One of the ways Japanese people promote emotional well-being is in their notion of “shinrin-yoku,” or “forest bathing,” a walking meditation among trees. Experts in the care of children have been saying for some time that one of the causes of increased anxiety in children is a decreasing connection to the natural world. We are all part of nature’s life force. Cutting ourselves off from its sustenance dehydrates the spirit.

Margaret McGirr
Greenwich, Conn.

To the Editor:

Re “Don’t Let Politics Cloud Your View of Teen Depression,” by Michelle Goldberg (column, Feb. 25):

Ms. Goldberg is surely correct when she points out that teens’ obsession with social media is a contributing cause for depression. She supports her view by presenting the work of psychologists like Jean Twenge who have studied the effects of social media on teens’ mental health.

However, it is not the social media messages alone that are damaging teens’ mental health. Teens’ obsession with social media places them alone in front of phone and computer screens for many hours during the day — hours that used to be spent on athletic fields, at shopping malls, in movie theaters, at club meetings.

Activities that involved interaction with other teens have been replaced by being alone in front of a screen, which is unhealthy.

James Tackach
Narragansett, R.I.
The writer is a professor of English at Roger Williams University.

To the Editor:

I have raised a daughter, now 18, in a very blue city, and this is what I see her generation confront — from pop culture, commerce and political movements, from parents and peers, all of it amplified on social media:

Pressure to eat too little. Pressure to eat too much. Pressure to establish sexual identity. Pressure to take drugs, both prescription and street.
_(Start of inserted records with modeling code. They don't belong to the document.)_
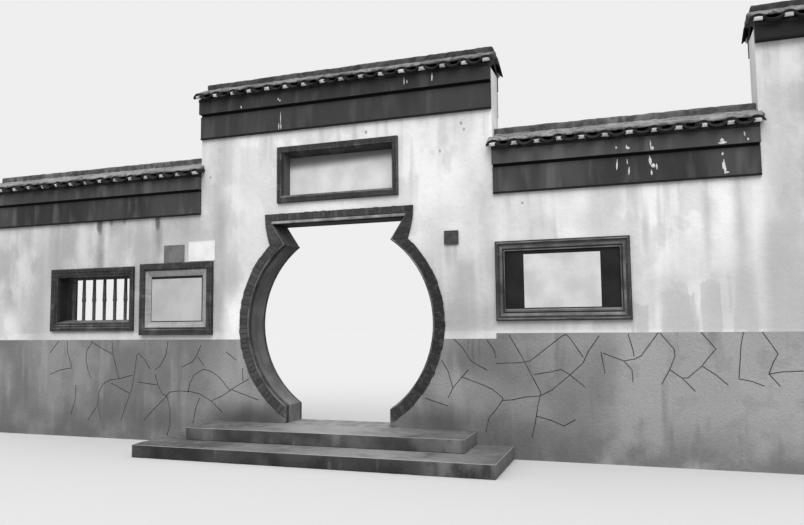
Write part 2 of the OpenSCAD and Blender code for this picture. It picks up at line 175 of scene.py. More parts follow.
class Finish(Nodes):
    """A material in the making."""

    def __init__(self, name, roughness=0.85):
        self.material = bpy.data.materials.new(name)
        self.material.use_nodes = True
        super().__init__(self.material.node_tree)
        self.shader = self.tree.nodes["Principled BSDF"].inputs
        self.shader["Roughness"].default_value = roughness
        self.shader["Specular IOR Level"].default_value = 0.25
        self.place = self.add("TexCoord").outputs["Object"]
        self.x, self.y, self.z = self.add("SeparateXYZ", {0: self.place}).outputs

    def noise(self, scale, detail, tall=1.0, at=(0, 0, 0), wide=1.0):
        """Cloudy pattern from 0 to 1; a small tall or wide draws it out upright or level."""
        spot = self.add("Mapping", {0: self.place, 1: at, 3: (wide, 1, tall)})
        return self.add("TexNoise", {"Vector": spot.outputs[0], "Scale": scale, "Detail": detail}).outputs[0]

    def between(self, value, low, high, to_low=0.0, to_high=1.0):
        """Moves a value from one range to another, smoothly and within bounds."""
        sockets = {"Value": value, "From Min": low, "From Max": high, "To Min": to_low, "To Max": to_high}
        return self.add("MapRange", sockets, interpolation_type="SMOOTHSTEP").outputs[0]

    def cloud(self, scale, detail, low, high, tall=1.0, at=(0, 0, 0), to=(0.0, 1.0)):
        return self.between(self.noise(scale, detail, tall, at), low, high, *to)

    def looks(self, axis):
        """How far the surface looks along an axis, from -1 to 1."""
        normal = self.add("NewGeometry").outputs["Normal"]
        return self.add("SeparateXYZ", {0: normal}).outputs[axis]

    def front(self):
        """1 on the front of the wall, 0 on its back."""
        return self.between(self.y, -0.05, -0.1)

    def base(self, dark, pale, *cloud, **bounds):
        """Starts the tone as a cloud of two greys."""
        self.tone = self.mix(self.cloud(*cloud, **bounds), grey(dark), grey(pale))
        return self.tone

    def cover(self, share, level, strength=1.0):
        """Paints a grey over the tone where share is 1."""
        if strength != 1.0:
            share = self.times(share, strength)
        self.tone = self.mix(share, self.tone, grey(level))

    def stain(self, level, strength, *cloud, **bounds):
        """Paints a grey over the tone in clouds."""
        self.cover(self.cloud(*cloud, **bounds), level, strength)

    def speckle(self, scale, detail, low, high, dim, lift):
        """Dims and lifts the tone in fine grains."""
        self.tone = self.times(self.tone, self.between(self.noise(scale, detail), low, high, dim, lift))

    def wobbled(self, scale, amount, tall=1.0):
        """The place, shaken by a cloud, for edges that wander."""
        spot = self.add("Mapping", {0: self.place, 3: (1, 1, tall)})
        cloud = self.add("TexNoise", {"Vector": spot.outputs[0], "Scale": scale, "Detail": 4.0})
        pull = self.add("VectorMath", {0: cloud.outputs[1], 1: (0.5, 0.5, 0.5)}, operation="SUBTRACT")
        pull = self.add("VectorMath", {0: pull.outputs[0], "Scale": amount}, operation="SCALE")
        return self.add("VectorMath", {0: self.place, 1: pull.outputs[0]}, operation="ADD").outputs[0]

    def spot(self, place, x, z, width, tall, edge, square):
        """1 inside an upright oval or square patch, 0 well outside it."""
        half = (2 / width, 0.0, 2 / tall)
        moved = self.add("Mapping", {0: place, 1: (-x * half[0], 0, -z * half[2]), 3: half}).outputs[0]
        if square:
            sides = self.add("VectorMath", {0: moved}, operation="ABSOLUTE").outputs[0]
            apart = self.add("SeparateXYZ", {0: sides})
            away = self.math("MAXIMUM", apart.outputs["X"], apart.outputs["Z"])
        else:
            away = self.add("VectorMath", {0: moved}, operation="LENGTH").outputs["Value"]
        return self.between(away, 1 + edge, 1 - edge)

    def marks(self, rows, place, edge, within=1.0, square=False):
        """Paints marks, each with x, z, width, height, grey and strength."""
        for x, z, width, tall, level, strength in rows:
            self.cover(self.times(self.spot(place, x, z, width, tall, edge, square), within), level, strength)

    def bump(self, value, depth, strength=0.6):
        made = self.add("Bump", {"Strength": strength, "Distance": depth, "Height": value})
        self.tree.links.new(made.outputs[0], self.shader["Normal"])

    def done(self):
        self.tree.links.new(self.tone, self.shader["Base Color"])
        return self.material


print("mid grey:", round(grey(128), 3))

# %% [markdown]
# The floor is a plain stage. It looks pale to the camera but throws back only as much light as trodden
# ground does, so the undersides of eaves and frames stay as dark as they are outdoors.

# %% Floor
FLOOR_SEEN = 0.59
FLOOR_BOUNCE = 0.34
FLOOR_SIZE = 160

bpy.ops.object.select_all(action="DESELECT")
bpy.ops.mesh.primitive_plane_add(size=FLOOR_SIZE)
floor = bpy.context.object
floor.name = "floor"
ground = Finish("pale floor", roughness=1.0)
ground.tone = ground.mix(ground.add("LightPath").outputs["Is Camera Ray"], FLOOR_BOUNCE, FLOOR_SEEN)
floor.data.materials.append(ground.done())
print("floor:", FLOOR_SIZE)

# %% [markdown]
# Limewash over plaster is never one white. It greys in drips under every ledge, in blotches where coats
# have worn through, and in ragged columns where damp climbs from the dado. Each bay's drips start at its
# own frieze, so the finish takes that height. Marks that stand out are listed one by one: middle x and z,
# width and height in metres, then a grey and a strength. Veils are the broad ones, and soft and firm
# marks differ in their edges.

# %% Marks on the plaster
DAMP_COLUMNS = [
    (3.6, 1.56, 0.17, 0.34, 184, 0.62), (3.96, 1.63, 0.33, 0.46, 184, 0.66),
    (3.99, 1.67, 0.15, 0.56, 184, 0.5), (4.29, 1.66, 0.19, 0.54, 184, 0.62),
    (4.32, 1.7, 0.12, 0.62, 190, 0.4), (4.6, 1.73, 0.21, 0.64, 184, 0.62),
    (4.64, 1.76, 0.12, 0.72, 190, 0.4), (5.5, 1.8, 1.44, 0.88, 186, 0.4),
    (5.58, 1.98, 1.56, 1.16, 184, 0.45), (-5.45, 1.62, 0.46, 0.52, 184, 0.5),
]
FIRM_MARKS = [
    (-3.7, 2.98, 0.09, 0.26, 84, 0.8), (-2.7, 2.98, 0.085, 0.26, 84, 0.8),
    (-3.49, 3.02, 0.06, 0.12, 110, 0.7), (-3.27, 3.03, 0.07, 0.14, 120, 0.6),
    (0.4, 3.93, 0.03, 0.05, 120, 0.7), (1.62, 3.92, 0.03, 0.04, 120, 0.7),
    (1.66, 3.84, 0.024, 0.04, 120, 0.7), (1.36, 3.6, 0.022, 0.05, 120, 0.7),
    (-1.86, 3.52, 0.026, 0.036, 120, 0.7), (2.34, 2.9, 0.028, 0.03, 120, 0.7),
    (1.44, 2.34, 0.09, 0.26, 170, 0.5), (1.52, 2.36, 0.05, 0.22, 170, 0.5),
]
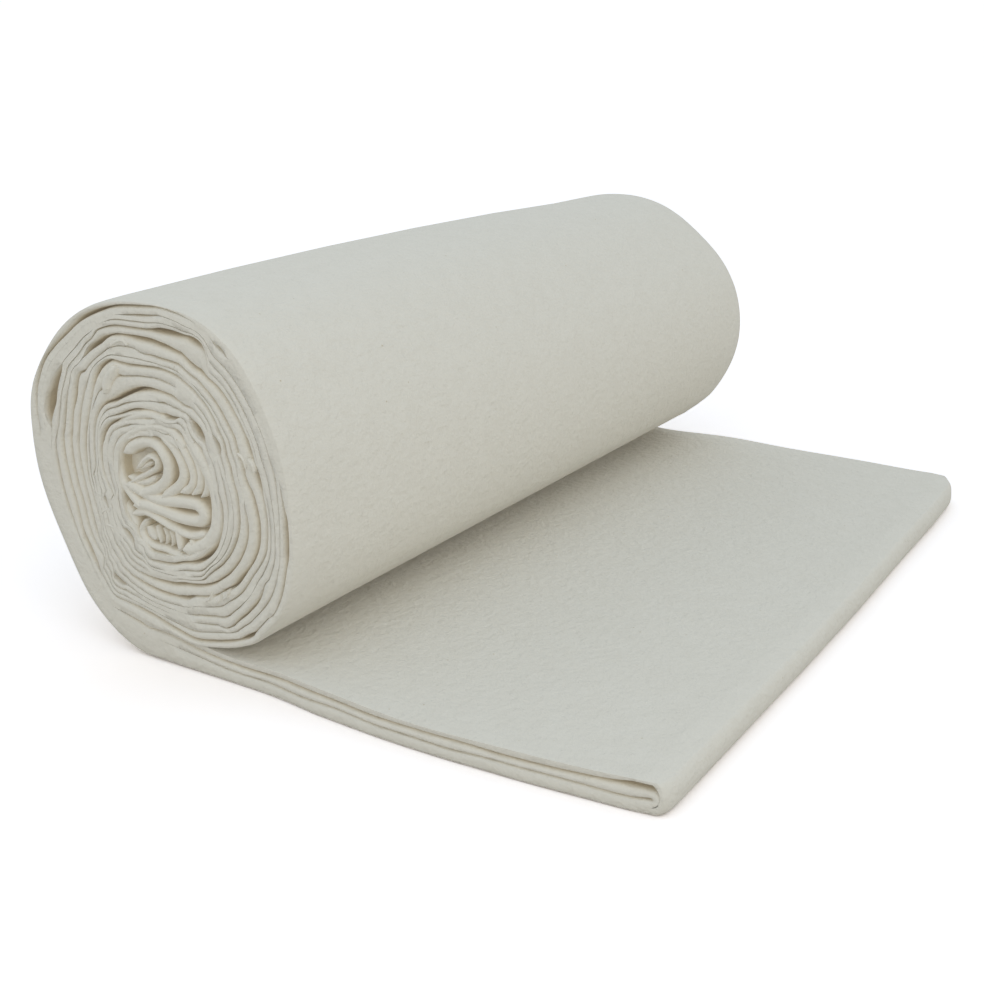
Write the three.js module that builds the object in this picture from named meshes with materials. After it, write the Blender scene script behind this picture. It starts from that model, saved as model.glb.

Pressure to flaunt their bodies, and to work out to excess. Pressure on girls to be enraged at teenage boys who inevitably peek at their bodies. Confusion for boys whose ideas of sexuality can be warped by violent pornography online. Pressure to cancel one another (in the name of tolerance). The list goes on.

When it got really upsetting for her, my daughter closed her social media accounts. She was much happier.

The Trump years, incidentally, had a perhaps surprising effect on liberal teens. Many of them joined protests over guns, women’s rights, social/racial justice and climate change. These were large and maybe depression-inducing issues to deal with, but the activism around them gave young people a sense of purpose, community and commitment to something beyond themselves.

I admire these teens for getting through all this.

Frances Anderton
Santa Monica, Calif.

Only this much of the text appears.